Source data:

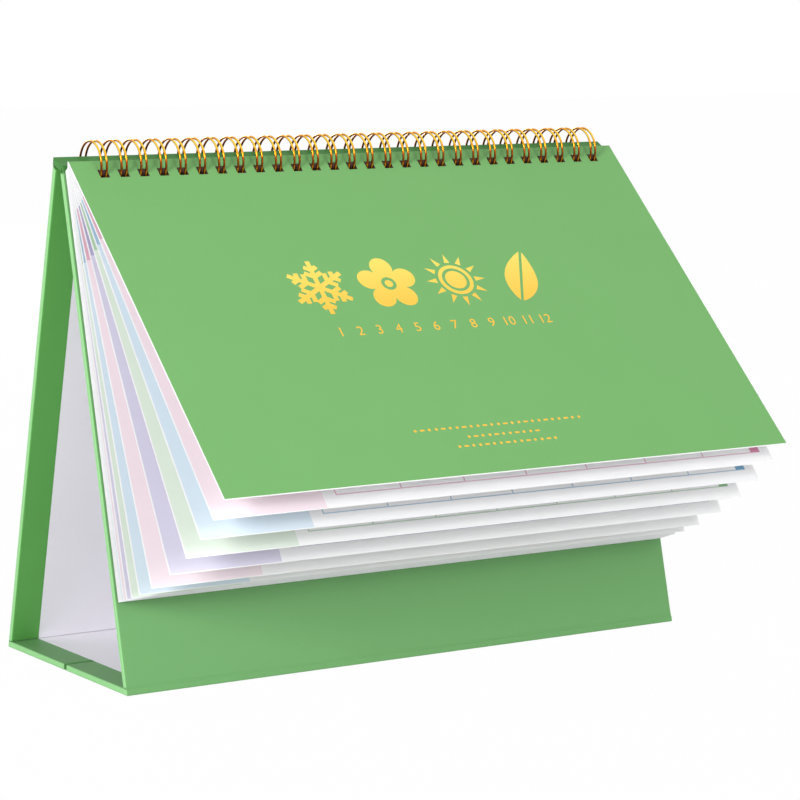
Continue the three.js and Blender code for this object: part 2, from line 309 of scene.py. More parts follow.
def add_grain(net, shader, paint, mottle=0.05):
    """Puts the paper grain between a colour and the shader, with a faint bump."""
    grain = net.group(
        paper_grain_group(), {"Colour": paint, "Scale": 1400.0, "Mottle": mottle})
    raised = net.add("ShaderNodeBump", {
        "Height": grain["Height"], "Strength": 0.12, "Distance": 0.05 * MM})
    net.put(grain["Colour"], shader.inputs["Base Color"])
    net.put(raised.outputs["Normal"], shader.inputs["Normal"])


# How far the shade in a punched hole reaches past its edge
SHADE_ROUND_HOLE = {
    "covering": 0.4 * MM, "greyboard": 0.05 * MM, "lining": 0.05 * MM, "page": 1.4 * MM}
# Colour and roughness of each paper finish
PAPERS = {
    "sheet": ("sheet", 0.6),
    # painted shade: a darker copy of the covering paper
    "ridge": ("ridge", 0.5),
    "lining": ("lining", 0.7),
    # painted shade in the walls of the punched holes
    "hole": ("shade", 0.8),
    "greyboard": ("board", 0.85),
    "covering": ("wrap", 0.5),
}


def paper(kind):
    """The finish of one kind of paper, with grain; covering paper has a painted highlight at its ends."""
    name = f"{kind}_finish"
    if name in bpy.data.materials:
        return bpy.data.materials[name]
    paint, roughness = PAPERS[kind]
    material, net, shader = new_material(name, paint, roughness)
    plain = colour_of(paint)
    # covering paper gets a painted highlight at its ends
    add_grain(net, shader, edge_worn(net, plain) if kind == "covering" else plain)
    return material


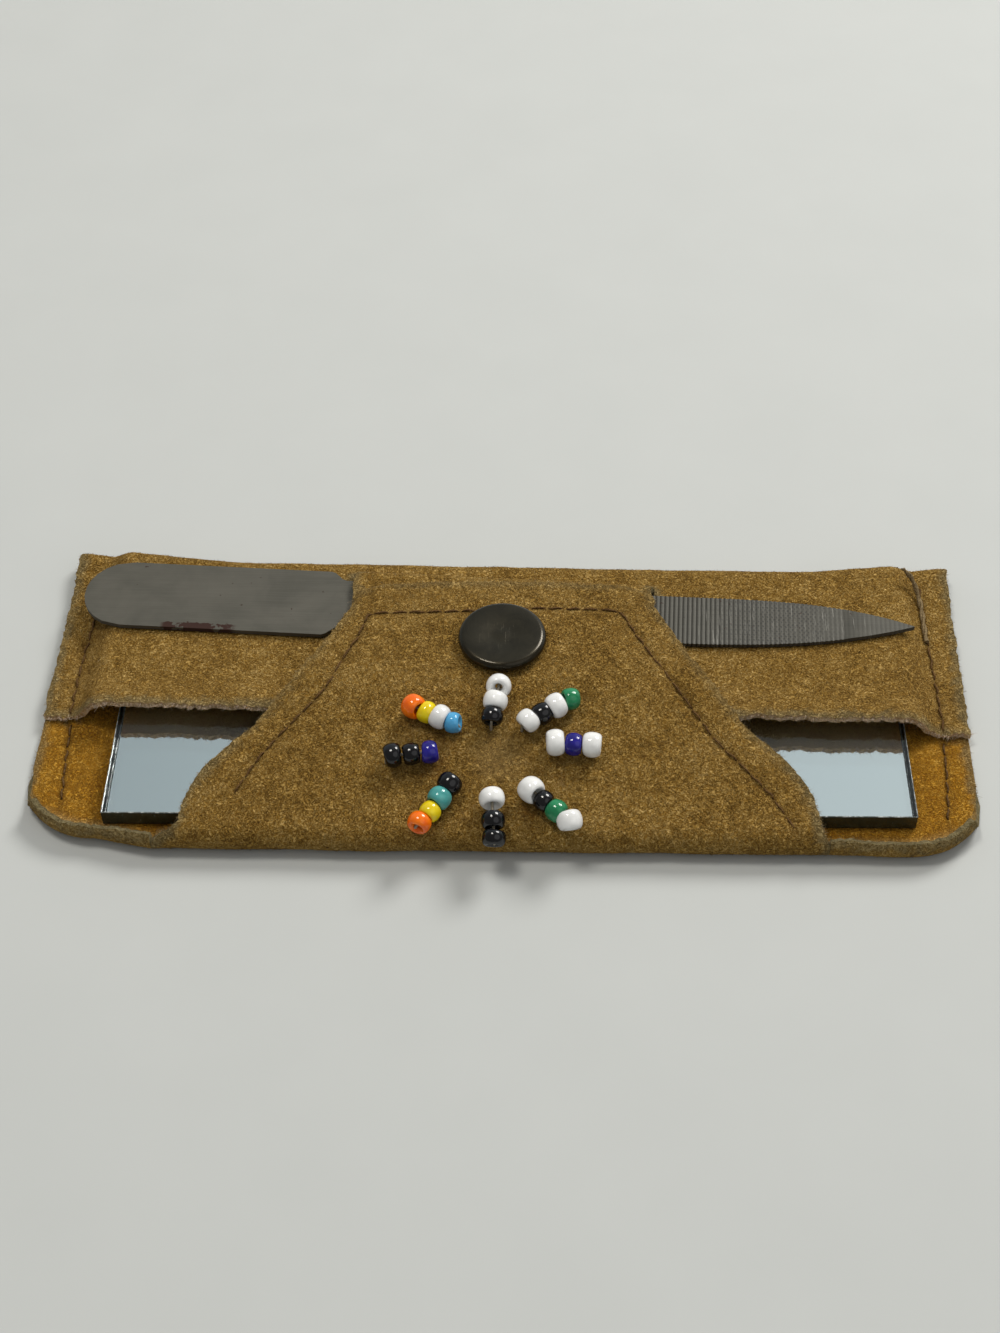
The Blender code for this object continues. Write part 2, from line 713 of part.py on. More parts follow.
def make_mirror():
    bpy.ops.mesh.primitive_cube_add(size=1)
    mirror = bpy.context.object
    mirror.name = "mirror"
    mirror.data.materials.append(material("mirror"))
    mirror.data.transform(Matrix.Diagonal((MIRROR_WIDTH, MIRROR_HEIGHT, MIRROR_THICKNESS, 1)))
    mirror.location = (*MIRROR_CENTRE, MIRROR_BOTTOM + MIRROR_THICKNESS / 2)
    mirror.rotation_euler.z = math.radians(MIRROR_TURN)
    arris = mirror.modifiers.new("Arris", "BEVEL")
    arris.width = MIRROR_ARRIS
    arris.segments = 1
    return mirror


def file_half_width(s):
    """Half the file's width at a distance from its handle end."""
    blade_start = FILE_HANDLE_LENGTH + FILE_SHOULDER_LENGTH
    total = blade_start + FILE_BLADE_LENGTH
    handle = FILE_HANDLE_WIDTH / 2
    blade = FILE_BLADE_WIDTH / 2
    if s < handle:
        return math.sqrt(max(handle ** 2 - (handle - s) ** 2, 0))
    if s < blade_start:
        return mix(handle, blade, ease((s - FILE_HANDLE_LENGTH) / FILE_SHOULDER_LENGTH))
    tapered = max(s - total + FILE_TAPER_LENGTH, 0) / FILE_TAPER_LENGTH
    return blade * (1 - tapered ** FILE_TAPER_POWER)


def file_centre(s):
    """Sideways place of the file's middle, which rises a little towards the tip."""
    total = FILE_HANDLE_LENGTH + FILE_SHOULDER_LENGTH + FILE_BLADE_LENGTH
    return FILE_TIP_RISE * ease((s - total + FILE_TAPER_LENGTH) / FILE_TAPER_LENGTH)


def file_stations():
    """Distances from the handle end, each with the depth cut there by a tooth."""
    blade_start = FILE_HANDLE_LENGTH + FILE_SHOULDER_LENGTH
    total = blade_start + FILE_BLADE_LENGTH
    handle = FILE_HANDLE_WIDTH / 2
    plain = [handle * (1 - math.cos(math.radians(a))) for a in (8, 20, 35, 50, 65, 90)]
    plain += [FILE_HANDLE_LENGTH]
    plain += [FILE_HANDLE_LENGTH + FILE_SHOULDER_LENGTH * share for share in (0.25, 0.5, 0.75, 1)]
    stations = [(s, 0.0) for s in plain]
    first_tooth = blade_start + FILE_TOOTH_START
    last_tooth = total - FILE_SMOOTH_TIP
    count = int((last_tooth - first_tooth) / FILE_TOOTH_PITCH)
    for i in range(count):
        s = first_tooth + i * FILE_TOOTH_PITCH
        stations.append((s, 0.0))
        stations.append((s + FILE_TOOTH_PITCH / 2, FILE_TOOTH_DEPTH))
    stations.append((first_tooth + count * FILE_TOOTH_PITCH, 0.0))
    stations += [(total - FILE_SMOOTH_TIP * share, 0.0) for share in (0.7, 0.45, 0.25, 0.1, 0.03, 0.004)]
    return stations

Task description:
Repeat the records above line by line, from the first line through the line that contains "return material".

Result for this task:
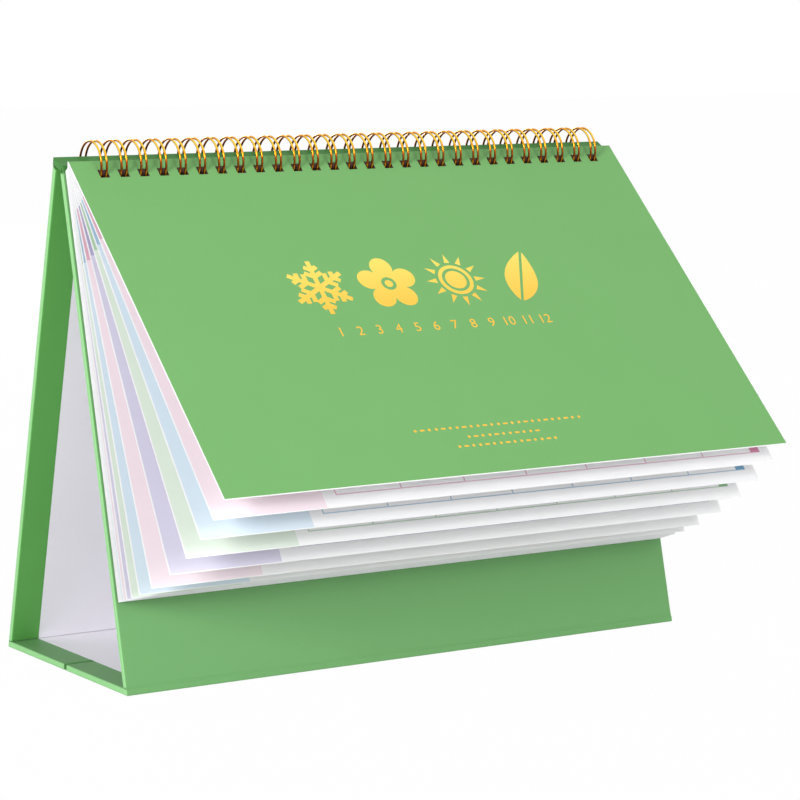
Continue the three.js and Blender code for this object: part 2, from line 309 of scene.py. More parts follow.
def add_grain(net, shader, paint, mottle=0.05):
    """Puts the paper grain between a colour and the shader, with a faint bump."""
    grain = net.group(
        paper_grain_group(), {"Colour": paint, "Scale": 1400.0, "Mottle": mottle})
    raised = net.add("ShaderNodeBump", {
        "Height": grain["Height"], "Strength": 0.12, "Distance": 0.05 * MM})
    net.put(grain["Colour"], shader.inputs["Base Color"])
    net.put(raised.outputs["Normal"], shader.inputs["Normal"])


# How far the shade in a punched hole reaches past its edge
SHADE_ROUND_HOLE = {
    "covering": 0.4 * MM, "greyboard": 0.05 * MM, "lining": 0.05 * MM, "page": 1.4 * MM}
# Colour and roughness of each paper finish
PAPERS = {
    "sheet": ("sheet", 0.6),
    # painted shade: a darker copy of the covering paper
    "ridge": ("ridge", 0.5),
    "lining": ("lining", 0.7),
    # painted shade in the walls of the punched holes
    "hole": ("shade", 0.8),
    "greyboard": ("board", 0.85),
    "covering": ("wrap", 0.5),
}


def paper(kind):
    """The finish of one kind of paper, with grain; covering paper has a painted highlight at its ends."""
    name = f"{kind}_finish"
    if name in bpy.data.materials:
        return bpy.data.materials[name]
    paint, roughness = PAPERS[kind]
    material, net, shader = new_material(name, paint, roughness)
    plain = colour_of(paint)
    # covering paper gets a painted highlight at its ends
    add_grain(net, shader, edge_worn(net, plain) if kind == "covering" else plain)
    return material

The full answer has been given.